**Short task**
Copy every line of the listing exactly.

**Source excerpt**

··········

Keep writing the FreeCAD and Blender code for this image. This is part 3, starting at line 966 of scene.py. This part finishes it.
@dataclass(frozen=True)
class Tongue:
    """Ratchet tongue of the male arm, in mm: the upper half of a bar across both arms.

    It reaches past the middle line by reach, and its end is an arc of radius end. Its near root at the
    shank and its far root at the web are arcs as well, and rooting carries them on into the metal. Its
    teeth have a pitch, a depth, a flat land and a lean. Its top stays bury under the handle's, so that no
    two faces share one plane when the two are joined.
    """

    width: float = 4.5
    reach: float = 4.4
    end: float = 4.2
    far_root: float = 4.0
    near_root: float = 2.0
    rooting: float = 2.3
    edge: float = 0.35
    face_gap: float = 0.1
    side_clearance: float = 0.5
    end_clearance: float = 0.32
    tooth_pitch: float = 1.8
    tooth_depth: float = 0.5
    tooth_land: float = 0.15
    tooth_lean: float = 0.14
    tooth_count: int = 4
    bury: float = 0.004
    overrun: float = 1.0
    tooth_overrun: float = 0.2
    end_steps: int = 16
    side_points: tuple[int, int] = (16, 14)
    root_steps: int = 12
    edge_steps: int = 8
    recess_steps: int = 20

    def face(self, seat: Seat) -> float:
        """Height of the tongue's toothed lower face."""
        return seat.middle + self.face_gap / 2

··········

**In response**
Keep writing the FreeCAD and Blender code for this image. This is part 3, starting at line 966 of scene.py. This part finishes it.
@dataclass(frozen=True)
class Tongue:
    """Ratchet tongue of the male arm, in mm: the upper half of a bar across both arms.

    It reaches past the middle line by reach, and its end is an arc of radius end. Its near root at the
    shank and its far root at the web are arcs as well, and rooting carries them on into the metal. Its
    teeth have a pitch, a depth, a flat land and a lean. Its top stays bury under the handle's, so that no
    two faces share one plane when the two are joined.
    """

    width: float = 4.5
    reach: float = 4.4
    end: float = 4.2
    far_root: float = 4.0
    near_root: float = 2.0
    rooting: float = 2.3
    edge: float = 0.35
    face_gap: float = 0.1
    side_clearance: float = 0.5
    end_clearance: float = 0.32
    tooth_pitch: float = 1.8
    tooth_depth: float = 0.5
    tooth_land: float = 0.15
    tooth_lean: float = 0.14
    tooth_count: int = 4
    bury: float = 0.004
    overrun: float = 1.0
    tooth_overrun: float = 0.2
    end_steps: int = 16
    side_points: tuple[int, int] = (16, 14)
    root_steps: int = 12
    edge_steps: int = 8
    recess_steps: int = 20

    def face(self, seat: Seat) -> float:
        """Height of the tongue's toothed lower face."""
        return seat.middle + self.face_gap / 2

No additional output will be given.